What was Koch thinking, endangering children like this? Was he twisted?
Not all. There was, as Ogden remembers it, caring and wisdom in the way Koch shaped the park, with “downhill landings covered in soft snow.” There was also an agenda at play.
Koch has always believed that skiers learn best—and develop agility—when they’re horsing around and “finding their body in every possible position and needing to deal with that in a fast way.” In a cult classic 1976 film, The Bill Koch Experience, the star slaloms at perilous speed through low brush, dodges cows in a pasture, and also leaps off a boulder, only to tumble. In chill, laidback tones, he asserts, “Sometimes I liked to go on a prepared course and do some hardcore skiing. Other times I like to just take off in the woods anywhere, go for a tour.”
Koch’s playful approach yielded him a medal. Then, it helped shape new ski phenoms. At least three Koch backyard regulars have gone on to the big leagues of Nordic racing. Koch’s son–Will, age 24–has skied on the World Cup circuit. Ben Ogden’s older sister, Katharine, was a three-time NCAA champion at Dartmouth before skiing in the World Cup from 2019 to 2022.

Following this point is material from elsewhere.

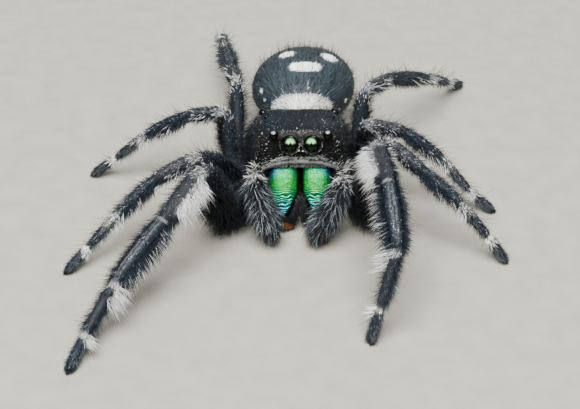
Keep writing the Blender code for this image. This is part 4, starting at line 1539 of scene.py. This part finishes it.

“Thanks to those sessions at Bill’s, and to all the time I spent going off jumps and landing wobbly, I’m good on my skis,” Ogden told Outside. “I’m comfortable in different conditions and in tight corners. That skill set definitely helped at the Olympics when it was warm and slushy, and the snow got worse with each heat of sprints.”
But Koch wasn’t Ogden’s only rebel influence. In adolescence, Ogden found a new, more outre guiding star. Andy Newell, now 42 and retired, was arguably America’s best male cross-country sprinter of his era. A four-time Olympian and a native of Shaftsbury, Vermont, 30 miles southwest of Landgrove. Newell moonlighted as a pioneer of skinny ski stunt jumping. He did humongous back flips and dicy 720s.
Ogden consumed Newell’s videos like candy. It was as though he’d traded the Beatles for the darker, more sinister grooves of the Rolling Stones. “Bill’s house,” he says, “was controlled chaos. Andy bridged into the territory of danger.”
Ogden traced his daredevil ways, in part, back to Newell. “There was this long period where really all I cared about was going off jumps on my cross-country skis,” he said. “The first time I did a 360, it was on Andy’s inspiration. Andy was the reason I first learned how to do a backflip on my Nordic skis. We never did that at Bill’s house. But we’d go home and build jumps over the road.”
Ogden likely won’t be doing any flips on skis in the coming days. He has more Olympic races to tap. On February 15, he will likely anchor the U.S. team in the men’s 30-kilometer freestyle relay, and on February 18, he will compete in the men’s team sprint, which sees two skiers for each squad alternating as they ski a total of three laps around a 1.5 kilometer course.
Then, on the Games’ last day, February 22, there’s the 50-kilometer marathon. Slogs like that don’t play well to Ogden’s fast-twitch strengths, but still, he’s eyeing the contest with a Koch-inflected flexibility. “I mean, it’s the Olympic 50K,” Ogden said. “You don’t get to do too many of those, so I think I’ll probably go for it.”
And if he doesn’t medal? Well, then, he’ll just be that much fresher for a season-ending contest that is more his jam. On April 4, Ogden will take part in the frolicsome, 100 percent amateur Nordic X race at the tiny Cochran’s Ski Area in Vermont. “You start at the top of a small alpine ski slope,” he said, “and then there’s slalom, rollers, jumps, bumps, uphills, downhill, pits, and hay bales to jump over.” The course usually takes around ten minutes to complete. .
“I’m a four-time champion at Cochan’s,” Ogden said. “I’ll be looking to defend my title this year. And my strategy is, I’ll relax. I crashed one year and broke a binding. So this time, I won’t be afraid to snow plow. I’m a man who doesn’t like to snow plow in races, after all my years at the Kochs. But there are certain races you have to snowplow in, and Cochran’s Nordic X is one of them. I’ve learned that the hard way.”